Prokosch and the Department of Homeland Security did not immediately return requests for comment.

Judge Biery, appointed by then-President Bill Clinton, blasted ‍the administration of President Donald Trump in his three-page ‌order.

He likened the Trump administration's behavior to that of the British king decried in the U.S. Declaration of Independence, including sending "Swarms of Officers to harass our People," exciting "domestic Insurrection among us" and "quartering large Bodies of Armed Troops among us."

Biery cited the Constitution's requirement that an arrest warrant must be based on a judge finding probable cause of a crime. The use of "administrative warrants," issued by immigration officials, "is called the fox guarding the henhouse," he wrote.

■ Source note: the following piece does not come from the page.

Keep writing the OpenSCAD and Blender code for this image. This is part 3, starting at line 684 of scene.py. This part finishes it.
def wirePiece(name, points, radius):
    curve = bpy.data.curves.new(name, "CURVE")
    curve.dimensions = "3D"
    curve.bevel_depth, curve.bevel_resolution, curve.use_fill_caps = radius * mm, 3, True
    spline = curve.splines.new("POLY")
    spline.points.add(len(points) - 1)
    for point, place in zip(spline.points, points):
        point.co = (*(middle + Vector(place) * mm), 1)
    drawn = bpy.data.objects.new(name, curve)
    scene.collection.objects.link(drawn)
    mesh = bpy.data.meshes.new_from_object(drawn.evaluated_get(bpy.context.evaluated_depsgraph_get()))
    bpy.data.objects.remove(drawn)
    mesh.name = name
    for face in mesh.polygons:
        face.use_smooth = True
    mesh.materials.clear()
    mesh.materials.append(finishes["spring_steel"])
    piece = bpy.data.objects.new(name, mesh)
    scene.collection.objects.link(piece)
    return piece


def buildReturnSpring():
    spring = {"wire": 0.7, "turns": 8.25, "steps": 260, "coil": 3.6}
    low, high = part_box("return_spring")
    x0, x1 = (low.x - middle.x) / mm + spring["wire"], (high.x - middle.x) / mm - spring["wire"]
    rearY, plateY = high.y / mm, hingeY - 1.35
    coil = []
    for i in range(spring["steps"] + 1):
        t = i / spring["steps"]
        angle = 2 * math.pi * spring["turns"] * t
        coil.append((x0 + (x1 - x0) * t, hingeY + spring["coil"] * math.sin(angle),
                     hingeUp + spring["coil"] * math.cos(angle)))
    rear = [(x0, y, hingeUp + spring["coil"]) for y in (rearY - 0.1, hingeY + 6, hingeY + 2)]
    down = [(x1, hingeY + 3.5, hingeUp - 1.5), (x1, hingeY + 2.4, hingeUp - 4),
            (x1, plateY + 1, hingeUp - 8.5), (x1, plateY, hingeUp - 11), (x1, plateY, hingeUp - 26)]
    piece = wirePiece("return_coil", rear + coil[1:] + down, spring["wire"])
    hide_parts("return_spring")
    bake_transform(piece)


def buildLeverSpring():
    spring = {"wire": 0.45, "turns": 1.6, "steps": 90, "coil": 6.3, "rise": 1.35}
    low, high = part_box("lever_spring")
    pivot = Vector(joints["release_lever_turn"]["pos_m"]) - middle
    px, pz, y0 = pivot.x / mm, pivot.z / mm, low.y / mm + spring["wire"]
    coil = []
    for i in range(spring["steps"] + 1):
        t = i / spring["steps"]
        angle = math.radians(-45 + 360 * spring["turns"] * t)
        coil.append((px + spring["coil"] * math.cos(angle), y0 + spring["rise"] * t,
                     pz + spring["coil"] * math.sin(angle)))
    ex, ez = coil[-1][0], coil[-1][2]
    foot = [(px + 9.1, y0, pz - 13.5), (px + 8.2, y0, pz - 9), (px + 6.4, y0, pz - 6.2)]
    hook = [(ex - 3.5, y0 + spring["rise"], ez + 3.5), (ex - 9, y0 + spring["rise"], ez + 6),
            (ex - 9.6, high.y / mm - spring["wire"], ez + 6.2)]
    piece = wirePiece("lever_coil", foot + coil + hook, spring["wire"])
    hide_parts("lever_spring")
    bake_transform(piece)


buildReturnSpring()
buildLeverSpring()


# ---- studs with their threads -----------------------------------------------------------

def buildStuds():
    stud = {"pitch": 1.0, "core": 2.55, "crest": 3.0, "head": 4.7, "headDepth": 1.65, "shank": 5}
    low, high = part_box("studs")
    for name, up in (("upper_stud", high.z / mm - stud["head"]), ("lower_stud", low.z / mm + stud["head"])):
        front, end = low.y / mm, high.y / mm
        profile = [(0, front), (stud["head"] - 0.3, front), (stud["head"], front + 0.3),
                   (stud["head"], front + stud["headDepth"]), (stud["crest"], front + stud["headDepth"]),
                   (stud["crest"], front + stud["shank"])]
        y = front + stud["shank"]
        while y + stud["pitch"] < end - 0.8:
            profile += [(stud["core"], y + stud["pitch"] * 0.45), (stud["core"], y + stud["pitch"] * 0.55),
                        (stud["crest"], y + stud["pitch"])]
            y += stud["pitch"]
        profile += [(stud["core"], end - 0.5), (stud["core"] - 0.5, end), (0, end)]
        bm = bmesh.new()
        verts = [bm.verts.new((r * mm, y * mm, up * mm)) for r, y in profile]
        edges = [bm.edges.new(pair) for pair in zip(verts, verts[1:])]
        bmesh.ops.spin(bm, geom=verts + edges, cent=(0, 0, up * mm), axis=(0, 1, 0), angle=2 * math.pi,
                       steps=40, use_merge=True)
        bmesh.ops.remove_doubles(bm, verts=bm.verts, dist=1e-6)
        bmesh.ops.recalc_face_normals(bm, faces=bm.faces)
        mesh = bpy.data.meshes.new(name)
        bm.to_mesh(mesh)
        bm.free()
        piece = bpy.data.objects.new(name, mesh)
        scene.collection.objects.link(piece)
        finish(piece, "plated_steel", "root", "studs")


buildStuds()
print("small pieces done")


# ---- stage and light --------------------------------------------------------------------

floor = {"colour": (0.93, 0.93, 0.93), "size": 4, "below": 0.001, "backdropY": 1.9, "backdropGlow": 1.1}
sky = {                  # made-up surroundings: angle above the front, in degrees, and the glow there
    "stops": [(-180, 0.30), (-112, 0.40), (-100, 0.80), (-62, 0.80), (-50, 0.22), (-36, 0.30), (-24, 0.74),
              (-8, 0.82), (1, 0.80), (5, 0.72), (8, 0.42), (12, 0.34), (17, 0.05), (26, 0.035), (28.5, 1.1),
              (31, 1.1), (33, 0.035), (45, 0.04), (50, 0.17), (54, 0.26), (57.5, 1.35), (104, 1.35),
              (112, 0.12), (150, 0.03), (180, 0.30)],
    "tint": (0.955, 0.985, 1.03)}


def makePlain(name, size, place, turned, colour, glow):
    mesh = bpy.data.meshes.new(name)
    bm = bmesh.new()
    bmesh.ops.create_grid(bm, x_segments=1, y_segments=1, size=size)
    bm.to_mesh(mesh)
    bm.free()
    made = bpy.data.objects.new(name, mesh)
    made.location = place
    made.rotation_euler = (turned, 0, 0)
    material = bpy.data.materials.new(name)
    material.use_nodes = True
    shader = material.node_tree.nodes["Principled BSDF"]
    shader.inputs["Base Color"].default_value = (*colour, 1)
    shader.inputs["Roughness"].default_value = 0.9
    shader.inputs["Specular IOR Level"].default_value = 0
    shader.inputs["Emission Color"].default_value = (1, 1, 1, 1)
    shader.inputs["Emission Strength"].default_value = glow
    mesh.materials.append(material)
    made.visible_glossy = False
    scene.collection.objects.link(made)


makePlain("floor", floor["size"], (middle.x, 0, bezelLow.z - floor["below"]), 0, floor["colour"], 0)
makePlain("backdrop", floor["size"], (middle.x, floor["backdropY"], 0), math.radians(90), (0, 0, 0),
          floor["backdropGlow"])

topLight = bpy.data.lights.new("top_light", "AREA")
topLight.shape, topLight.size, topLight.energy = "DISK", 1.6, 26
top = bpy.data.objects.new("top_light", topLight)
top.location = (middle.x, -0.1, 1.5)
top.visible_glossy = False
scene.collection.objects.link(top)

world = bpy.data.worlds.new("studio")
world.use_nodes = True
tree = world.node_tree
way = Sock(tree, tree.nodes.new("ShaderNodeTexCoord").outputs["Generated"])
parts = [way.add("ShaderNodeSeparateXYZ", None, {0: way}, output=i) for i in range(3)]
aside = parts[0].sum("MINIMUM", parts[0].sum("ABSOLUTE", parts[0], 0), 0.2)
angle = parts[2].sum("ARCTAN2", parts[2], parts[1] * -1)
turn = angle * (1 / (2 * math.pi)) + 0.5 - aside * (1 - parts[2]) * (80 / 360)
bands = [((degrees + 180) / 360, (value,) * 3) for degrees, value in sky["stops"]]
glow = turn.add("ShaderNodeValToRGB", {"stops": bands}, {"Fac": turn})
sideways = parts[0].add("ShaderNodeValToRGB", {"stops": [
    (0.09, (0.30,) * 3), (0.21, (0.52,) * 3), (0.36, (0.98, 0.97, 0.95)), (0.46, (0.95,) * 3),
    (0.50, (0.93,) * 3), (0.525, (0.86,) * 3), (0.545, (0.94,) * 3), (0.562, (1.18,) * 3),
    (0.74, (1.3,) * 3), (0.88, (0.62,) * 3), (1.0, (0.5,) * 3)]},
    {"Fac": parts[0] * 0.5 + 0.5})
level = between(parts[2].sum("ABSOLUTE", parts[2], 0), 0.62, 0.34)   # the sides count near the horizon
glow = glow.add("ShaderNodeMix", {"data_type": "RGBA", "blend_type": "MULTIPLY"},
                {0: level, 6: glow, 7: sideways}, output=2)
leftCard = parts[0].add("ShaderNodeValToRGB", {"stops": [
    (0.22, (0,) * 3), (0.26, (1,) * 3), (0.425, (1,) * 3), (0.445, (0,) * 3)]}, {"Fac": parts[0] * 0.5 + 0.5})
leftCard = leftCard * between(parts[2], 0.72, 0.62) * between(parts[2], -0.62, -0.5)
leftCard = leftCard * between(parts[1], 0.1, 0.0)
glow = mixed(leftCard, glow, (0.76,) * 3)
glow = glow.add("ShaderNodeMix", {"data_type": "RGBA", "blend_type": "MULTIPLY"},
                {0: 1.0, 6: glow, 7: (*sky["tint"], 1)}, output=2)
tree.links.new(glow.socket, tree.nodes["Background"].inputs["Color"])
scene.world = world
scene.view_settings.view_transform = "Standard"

"Observing human behavior confirms that ‌for some among us, the perfidious lust for unbridled power and the imposition of cruelty in its quest know no bounds and are bereft of human decency," Biery wrote. "And the rule of law be damned."

Armed and ​masked officers detained two 17-year-olds and a 10-year-old in addition to Liam, school district Superintendent Zena Stenvik said last week.